We might imagine the cells in our skin, in our blood, in our liver, saying "if only the boss would X, we would be much better off" and believing that the boss would also be better off, if they were better off. Sometimes, they might be right - but often not. The objectives of cells, go grow and reproduce, are often in opposition with the objectives of tissues, of organs, of the body.
As the hierarchy rises, each new layer creates a new set of abilities and objectives, that are not available to entities lower down in the hierarchy. It also creates new vision.
But in truth, as an individual ,we cannot be free without making decisions. We cannot be free without creating our own boss, and changing who is boss, and the decisions made, as circumstances change, and as our life and our viewpoints change.
Now let's look at a human boss. A human boss is one step up the hierarchy from the individual. The human boss has a different viewpoint - different objectives. If the human boss makes the right decisions, sometimes those decisions will be good for the workers, but sometimes not so good. If the boss makes the wrong decisions, sometimes those decisions will be good for the workers, but sometimes - not so good. The workers are in a different position. They usually can't see or know the boss's goals, whether those goals are perfectly aligned with the entire organization, only a part of the organization, or not at all.
There is another complicating factor. The boss is also a human, with personal objectives. In some cases, for example, the boss's goal might be to get a promotion, to escape from those workers, or to retire wealthy at any cost.
In any case, the boss is often seen as an idiot - from the worker's perspective.
Then, it get's more complicated. The boss often works for a team of bosses. That team has a boss. The boss's boss has different objectives than each lower level boss. And different objectives than the workers. Sometimes, the decisions made by the boss's boss are good for the boss, and good for the man, and good for the team. Sometimes not. It's the nature of a functioning hierarchy, that different levels have different goals and objectives, and those objectives change over time.

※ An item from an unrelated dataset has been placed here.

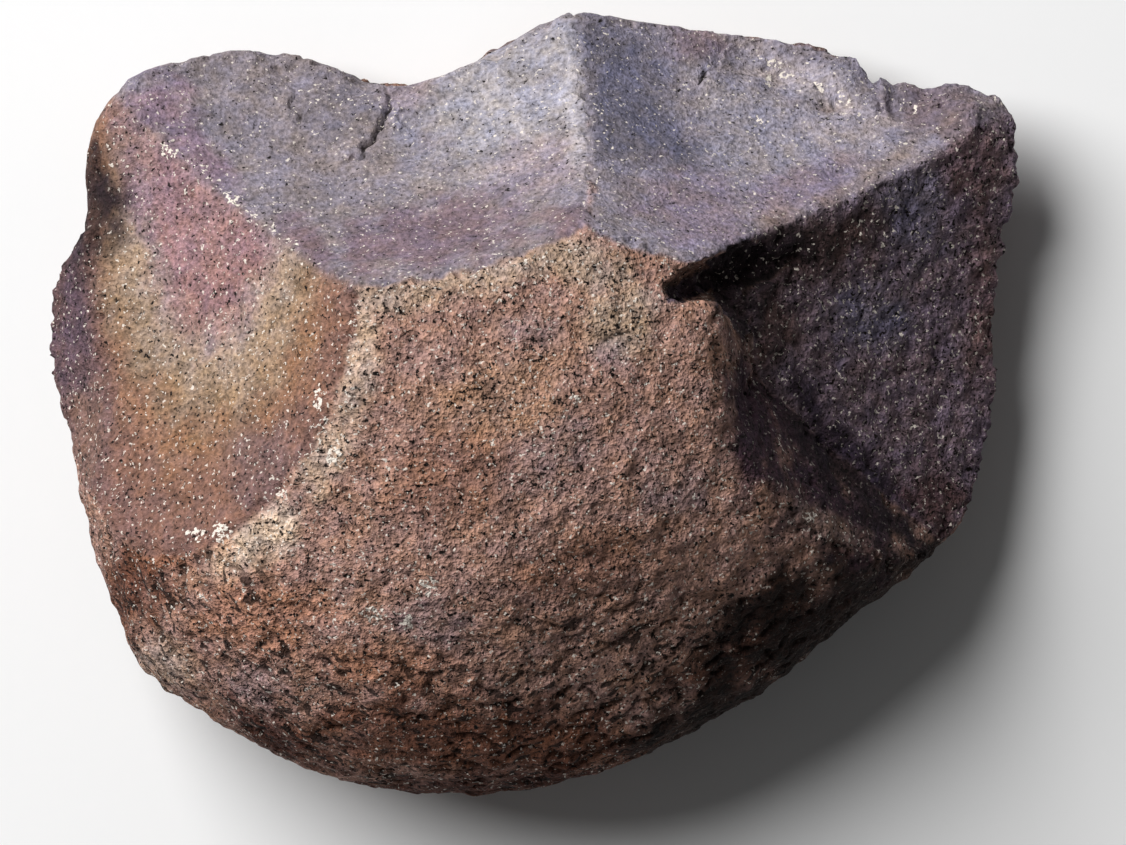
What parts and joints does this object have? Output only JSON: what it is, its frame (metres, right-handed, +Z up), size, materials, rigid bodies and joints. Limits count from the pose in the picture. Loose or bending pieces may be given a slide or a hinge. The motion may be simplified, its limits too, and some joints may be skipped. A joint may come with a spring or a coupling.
{
  "type": "worked pebble tool",
  "caption": "Fist-sized river cobble with flakes struck off three sides to a thin working edge, and a rounded butt left rough for the palm.",
  "frame": {"origin": "middle of the outline seen from above, on the flat that the stone lies on", "axes": "+Z up, away from the flat underside; +Y towards the struck working edge and -Y towards the rounded butt; +X to the right in the picture, along the stone's length"},
  "size_m": [0.105, 0.086, 0.044],
  "materials": {
    "stone": "rough brown cortex, and finer grey-violet, pink and ochre where flakes came off"
  },
  "bodies": {
    "root": {"pebble_tool": "stone"}
  },
  "joints": []
}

When they are not aligned, it's easy to see that the boss's boss is an idiot too. Even when they are aligned, as much as possible, it's easy for some workers to see each layered boss as an idiot, not understanding the personal needs and objectives of the worker. And so it goes.
The higher the hierarchy, the higher the layers of idiot bosses. I once worked for a company that had 5 layers of bosses, and then a board of directors, and finally the owners. Each had their own objectives, which changed over time - even more so as individuals came and left. I was a first level boss. My boss, was an idiot - a real idiot. But when I went up the hierarchy to complain, I was made aware of the reality. My boss was the son of an owner. He got his job as a family 'perk'. He was not expected to do his job well - it was my job to help pick up the slack. I resigned, but then I had to find a new job, a new boss... for better or for worse.
There is no doubt of one thing. Every boss is an idiot - to the people below. Many are idiots to their co-workers, and some even idiots to their superior bosses, who are deliberately planning to eliminate them.
On the other hand, we need to recognize that we all need bosses. Our bosses and their communities give us more opportunities, more power than any single individual. They are what makes us stronger than plants and animals. We need our idiot bosses. They make us stronger and healthier - except when they don't.
That's how it is with health, and with freedom. It's never simple. Health benefits from multiple layers of hierarchy. Every new layer creates new opportunities for cooperation and for competition. There are lots of questions, and no easy answers, except this: all bosses are idiots.